[SHORT TASK] Restate verbatim the lines between the one holding "Write the three.js" and the one holding "wasm.setup();", both included, and no others.

[INPUT DATA]
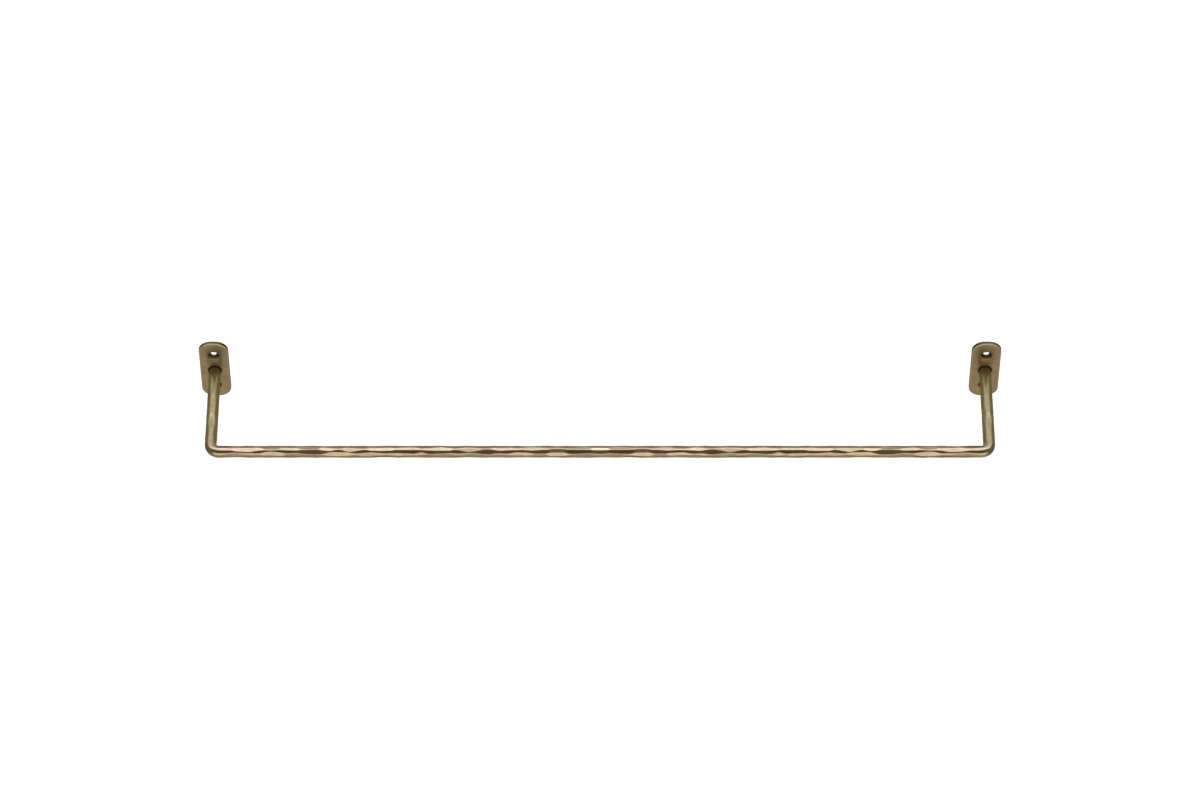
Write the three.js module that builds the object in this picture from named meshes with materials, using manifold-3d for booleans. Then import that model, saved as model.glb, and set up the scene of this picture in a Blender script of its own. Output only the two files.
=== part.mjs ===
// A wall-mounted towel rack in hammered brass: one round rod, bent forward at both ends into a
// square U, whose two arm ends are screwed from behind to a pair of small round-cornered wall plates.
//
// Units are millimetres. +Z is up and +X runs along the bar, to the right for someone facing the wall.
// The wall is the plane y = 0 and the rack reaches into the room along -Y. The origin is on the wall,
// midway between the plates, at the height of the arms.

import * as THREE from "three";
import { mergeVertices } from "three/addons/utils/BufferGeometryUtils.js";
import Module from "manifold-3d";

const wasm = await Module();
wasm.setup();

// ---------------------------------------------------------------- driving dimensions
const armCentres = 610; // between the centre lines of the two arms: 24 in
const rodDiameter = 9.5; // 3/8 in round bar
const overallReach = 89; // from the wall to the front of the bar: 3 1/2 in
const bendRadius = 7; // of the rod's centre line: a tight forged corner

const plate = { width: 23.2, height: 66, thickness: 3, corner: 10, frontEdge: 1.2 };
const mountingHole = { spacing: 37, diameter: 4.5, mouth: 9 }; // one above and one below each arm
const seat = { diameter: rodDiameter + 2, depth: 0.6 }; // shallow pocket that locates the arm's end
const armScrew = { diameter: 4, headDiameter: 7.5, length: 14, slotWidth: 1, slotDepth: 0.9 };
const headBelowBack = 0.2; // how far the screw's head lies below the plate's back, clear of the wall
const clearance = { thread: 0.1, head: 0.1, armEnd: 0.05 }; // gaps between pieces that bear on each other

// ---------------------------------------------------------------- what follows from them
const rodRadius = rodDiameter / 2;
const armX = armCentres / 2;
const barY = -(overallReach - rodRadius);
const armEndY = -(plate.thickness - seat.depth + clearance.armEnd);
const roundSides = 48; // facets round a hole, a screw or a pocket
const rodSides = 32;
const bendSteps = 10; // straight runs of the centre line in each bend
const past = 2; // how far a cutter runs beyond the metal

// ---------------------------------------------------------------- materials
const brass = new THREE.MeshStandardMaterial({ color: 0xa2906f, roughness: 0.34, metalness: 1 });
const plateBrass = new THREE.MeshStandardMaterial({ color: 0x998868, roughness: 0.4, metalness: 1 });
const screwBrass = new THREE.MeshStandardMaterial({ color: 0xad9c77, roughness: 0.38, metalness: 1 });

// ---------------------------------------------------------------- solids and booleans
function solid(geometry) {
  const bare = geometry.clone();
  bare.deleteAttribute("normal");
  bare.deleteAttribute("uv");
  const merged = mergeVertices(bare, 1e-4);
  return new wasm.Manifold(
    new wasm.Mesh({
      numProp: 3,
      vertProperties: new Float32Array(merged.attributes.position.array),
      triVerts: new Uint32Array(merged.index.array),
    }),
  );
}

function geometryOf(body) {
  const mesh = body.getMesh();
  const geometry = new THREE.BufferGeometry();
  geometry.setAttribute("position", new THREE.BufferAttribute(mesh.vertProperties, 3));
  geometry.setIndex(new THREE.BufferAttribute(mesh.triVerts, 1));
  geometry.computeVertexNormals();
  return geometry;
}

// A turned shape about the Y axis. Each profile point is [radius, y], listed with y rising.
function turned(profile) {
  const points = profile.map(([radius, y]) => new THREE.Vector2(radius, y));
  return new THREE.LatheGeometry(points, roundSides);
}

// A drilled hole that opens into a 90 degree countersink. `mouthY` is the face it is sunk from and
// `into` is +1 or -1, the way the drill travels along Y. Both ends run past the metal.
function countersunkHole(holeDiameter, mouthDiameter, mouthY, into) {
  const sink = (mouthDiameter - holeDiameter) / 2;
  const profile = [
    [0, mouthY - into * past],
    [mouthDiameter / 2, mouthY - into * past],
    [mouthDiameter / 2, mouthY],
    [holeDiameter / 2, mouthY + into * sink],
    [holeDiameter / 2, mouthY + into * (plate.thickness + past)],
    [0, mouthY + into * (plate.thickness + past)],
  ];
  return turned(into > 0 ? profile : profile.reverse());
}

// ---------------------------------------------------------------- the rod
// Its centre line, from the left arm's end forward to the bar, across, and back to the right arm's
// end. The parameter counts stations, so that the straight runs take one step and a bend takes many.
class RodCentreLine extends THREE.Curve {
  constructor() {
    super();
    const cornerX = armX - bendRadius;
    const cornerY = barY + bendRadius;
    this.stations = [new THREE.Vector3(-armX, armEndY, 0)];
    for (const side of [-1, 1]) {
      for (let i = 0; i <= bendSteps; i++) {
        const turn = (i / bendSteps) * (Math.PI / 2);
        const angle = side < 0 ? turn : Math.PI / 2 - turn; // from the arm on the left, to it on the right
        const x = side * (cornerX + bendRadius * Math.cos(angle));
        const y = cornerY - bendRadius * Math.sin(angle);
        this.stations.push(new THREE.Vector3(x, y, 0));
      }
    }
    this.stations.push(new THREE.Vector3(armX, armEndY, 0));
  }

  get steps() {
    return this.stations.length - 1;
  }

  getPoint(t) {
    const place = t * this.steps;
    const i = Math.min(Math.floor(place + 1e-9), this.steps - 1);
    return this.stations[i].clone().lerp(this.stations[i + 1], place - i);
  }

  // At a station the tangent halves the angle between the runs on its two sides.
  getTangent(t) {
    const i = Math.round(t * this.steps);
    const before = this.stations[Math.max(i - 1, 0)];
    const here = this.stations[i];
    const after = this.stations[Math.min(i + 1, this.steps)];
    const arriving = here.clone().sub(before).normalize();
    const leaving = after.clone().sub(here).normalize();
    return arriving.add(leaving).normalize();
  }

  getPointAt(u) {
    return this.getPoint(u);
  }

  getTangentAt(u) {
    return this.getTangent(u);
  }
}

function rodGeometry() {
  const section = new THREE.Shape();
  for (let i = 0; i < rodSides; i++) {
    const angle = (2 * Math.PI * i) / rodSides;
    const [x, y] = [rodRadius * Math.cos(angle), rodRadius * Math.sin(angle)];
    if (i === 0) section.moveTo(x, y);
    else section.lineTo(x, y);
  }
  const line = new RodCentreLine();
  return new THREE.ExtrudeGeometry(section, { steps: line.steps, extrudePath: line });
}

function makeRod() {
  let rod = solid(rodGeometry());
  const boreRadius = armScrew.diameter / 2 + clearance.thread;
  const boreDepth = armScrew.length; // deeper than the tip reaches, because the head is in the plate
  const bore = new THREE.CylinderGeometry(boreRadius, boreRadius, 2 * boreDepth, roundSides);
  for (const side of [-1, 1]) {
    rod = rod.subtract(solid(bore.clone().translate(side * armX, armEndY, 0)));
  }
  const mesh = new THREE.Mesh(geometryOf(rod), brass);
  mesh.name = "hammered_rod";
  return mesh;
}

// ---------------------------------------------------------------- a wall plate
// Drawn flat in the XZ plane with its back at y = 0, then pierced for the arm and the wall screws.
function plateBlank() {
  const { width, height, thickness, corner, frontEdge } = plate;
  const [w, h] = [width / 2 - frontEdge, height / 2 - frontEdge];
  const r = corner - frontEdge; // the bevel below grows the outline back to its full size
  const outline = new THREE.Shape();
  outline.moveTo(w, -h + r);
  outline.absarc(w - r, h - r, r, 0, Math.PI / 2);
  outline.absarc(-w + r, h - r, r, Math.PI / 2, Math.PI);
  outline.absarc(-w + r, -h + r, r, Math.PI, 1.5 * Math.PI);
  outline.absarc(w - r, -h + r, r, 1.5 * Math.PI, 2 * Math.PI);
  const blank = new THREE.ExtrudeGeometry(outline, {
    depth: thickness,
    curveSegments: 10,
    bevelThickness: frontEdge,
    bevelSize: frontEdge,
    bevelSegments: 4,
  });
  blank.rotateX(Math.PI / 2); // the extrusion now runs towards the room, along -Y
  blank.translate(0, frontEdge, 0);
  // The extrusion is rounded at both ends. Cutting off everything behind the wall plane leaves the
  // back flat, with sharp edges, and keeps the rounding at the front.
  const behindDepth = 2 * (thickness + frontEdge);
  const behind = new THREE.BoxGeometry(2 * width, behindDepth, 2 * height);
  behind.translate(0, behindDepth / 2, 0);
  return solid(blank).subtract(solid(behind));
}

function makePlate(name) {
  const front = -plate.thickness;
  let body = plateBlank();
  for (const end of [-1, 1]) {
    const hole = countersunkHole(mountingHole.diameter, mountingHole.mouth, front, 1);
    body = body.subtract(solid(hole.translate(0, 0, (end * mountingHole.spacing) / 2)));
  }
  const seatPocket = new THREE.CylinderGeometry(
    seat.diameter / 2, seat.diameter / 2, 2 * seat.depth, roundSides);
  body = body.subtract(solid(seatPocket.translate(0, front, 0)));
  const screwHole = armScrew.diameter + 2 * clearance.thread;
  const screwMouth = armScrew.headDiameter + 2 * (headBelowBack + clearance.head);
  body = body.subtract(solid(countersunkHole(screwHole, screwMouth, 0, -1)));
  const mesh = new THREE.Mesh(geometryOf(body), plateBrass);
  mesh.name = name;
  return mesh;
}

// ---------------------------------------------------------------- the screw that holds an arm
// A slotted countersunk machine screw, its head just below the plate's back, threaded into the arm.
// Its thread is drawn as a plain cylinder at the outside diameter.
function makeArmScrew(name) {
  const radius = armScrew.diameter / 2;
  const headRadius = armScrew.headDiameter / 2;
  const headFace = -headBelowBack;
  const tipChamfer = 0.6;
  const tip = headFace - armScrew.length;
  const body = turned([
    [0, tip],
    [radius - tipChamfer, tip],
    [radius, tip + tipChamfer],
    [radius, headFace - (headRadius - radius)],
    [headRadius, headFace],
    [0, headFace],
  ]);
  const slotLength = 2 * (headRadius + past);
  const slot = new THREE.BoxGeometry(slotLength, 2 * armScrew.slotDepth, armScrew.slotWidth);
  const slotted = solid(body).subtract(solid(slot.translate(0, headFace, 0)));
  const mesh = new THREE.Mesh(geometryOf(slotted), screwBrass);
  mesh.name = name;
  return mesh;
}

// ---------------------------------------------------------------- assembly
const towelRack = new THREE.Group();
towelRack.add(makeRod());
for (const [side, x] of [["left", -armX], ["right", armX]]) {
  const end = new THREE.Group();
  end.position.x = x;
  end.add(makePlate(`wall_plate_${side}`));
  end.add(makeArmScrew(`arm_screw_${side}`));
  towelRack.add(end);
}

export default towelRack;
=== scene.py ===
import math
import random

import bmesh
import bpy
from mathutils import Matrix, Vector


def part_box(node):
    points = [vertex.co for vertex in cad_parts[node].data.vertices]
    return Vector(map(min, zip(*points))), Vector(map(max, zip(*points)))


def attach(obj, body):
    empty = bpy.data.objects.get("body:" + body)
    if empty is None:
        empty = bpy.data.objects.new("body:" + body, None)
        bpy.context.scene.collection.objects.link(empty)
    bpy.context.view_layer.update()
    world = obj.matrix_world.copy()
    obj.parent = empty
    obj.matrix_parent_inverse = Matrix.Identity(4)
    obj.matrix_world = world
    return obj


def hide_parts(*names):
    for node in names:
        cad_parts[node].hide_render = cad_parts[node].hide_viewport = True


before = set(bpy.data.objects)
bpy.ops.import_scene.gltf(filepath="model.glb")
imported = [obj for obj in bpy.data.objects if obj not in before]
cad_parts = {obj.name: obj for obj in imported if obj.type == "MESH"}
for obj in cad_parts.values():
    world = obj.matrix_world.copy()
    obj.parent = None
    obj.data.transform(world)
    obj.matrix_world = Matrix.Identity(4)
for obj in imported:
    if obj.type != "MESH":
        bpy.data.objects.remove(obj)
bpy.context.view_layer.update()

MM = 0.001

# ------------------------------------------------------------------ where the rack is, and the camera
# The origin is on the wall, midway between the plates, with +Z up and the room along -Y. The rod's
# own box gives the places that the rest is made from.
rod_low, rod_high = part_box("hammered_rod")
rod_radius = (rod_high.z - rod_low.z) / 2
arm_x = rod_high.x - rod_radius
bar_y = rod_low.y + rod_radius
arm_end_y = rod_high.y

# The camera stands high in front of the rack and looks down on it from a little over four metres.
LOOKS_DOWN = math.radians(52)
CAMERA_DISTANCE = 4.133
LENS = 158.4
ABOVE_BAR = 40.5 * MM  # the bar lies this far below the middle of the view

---

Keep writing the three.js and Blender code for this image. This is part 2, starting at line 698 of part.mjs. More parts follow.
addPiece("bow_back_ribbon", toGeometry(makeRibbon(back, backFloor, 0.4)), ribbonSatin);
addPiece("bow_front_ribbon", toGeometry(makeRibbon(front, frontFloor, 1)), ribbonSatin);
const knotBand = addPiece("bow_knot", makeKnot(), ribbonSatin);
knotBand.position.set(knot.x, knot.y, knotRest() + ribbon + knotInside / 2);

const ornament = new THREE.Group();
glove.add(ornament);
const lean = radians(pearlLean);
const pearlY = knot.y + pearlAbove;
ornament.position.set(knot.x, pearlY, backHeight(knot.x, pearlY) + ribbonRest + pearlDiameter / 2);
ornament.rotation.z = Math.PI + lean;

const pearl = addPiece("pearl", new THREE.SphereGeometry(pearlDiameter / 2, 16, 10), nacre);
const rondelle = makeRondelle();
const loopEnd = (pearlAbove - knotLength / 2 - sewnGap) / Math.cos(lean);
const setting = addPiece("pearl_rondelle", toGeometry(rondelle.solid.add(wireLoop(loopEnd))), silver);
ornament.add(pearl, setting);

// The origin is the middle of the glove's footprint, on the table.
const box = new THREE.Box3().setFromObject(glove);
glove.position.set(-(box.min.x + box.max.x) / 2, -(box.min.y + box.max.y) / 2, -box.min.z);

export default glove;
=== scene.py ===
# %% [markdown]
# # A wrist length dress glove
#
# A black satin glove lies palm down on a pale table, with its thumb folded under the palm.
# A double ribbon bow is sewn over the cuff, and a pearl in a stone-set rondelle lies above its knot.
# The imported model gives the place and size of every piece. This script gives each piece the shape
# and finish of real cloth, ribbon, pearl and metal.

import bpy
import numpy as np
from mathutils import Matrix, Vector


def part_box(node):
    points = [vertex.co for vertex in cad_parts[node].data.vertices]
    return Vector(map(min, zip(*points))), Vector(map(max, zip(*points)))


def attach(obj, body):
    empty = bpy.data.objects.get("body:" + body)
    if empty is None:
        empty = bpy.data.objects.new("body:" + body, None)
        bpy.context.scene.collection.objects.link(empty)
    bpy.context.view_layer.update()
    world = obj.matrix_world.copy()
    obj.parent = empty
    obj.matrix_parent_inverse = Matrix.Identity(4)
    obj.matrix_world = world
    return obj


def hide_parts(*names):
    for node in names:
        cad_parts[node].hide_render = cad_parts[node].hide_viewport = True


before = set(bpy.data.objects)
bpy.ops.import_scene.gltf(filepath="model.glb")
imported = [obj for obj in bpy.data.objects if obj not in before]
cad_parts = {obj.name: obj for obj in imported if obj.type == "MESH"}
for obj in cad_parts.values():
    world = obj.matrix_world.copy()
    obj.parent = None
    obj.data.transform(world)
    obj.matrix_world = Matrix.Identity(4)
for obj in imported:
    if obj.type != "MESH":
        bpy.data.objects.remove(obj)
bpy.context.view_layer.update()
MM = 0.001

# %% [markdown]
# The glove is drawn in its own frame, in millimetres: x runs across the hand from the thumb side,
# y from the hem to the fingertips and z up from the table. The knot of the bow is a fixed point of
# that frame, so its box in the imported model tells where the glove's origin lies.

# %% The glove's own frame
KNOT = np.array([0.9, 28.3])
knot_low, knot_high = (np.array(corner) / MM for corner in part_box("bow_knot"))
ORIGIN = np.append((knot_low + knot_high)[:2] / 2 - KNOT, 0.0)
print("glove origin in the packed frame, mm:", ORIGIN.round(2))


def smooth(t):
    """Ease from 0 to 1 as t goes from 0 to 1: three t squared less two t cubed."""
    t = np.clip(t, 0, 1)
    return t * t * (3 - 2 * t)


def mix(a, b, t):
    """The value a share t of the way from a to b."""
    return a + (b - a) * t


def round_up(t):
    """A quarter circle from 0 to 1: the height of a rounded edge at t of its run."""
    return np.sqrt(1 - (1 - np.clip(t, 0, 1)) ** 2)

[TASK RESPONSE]
Write the three.js module that builds the object in this picture from named meshes with materials, using manifold-3d for booleans. Then import that model, saved as model.glb, and set up the scene of this picture in a Blender script of its own. Output only the two files.
=== part.mjs ===
// A wall-mounted towel rack in hammered brass: one round rod, bent forward at both ends into a
// square U, whose two arm ends are screwed from behind to a pair of small round-cornered wall plates.
//
// Units are millimetres. +Z is up and +X runs along the bar, to the right for someone facing the wall.
// The wall is the plane y = 0 and the rack reaches into the room along -Y. The origin is on the wall,
// midway between the plates, at the height of the arms.

import * as THREE from "three";
import { mergeVertices } from "three/addons/utils/BufferGeometryUtils.js";
import Module from "manifold-3d";

const wasm = await Module();
wasm.setup();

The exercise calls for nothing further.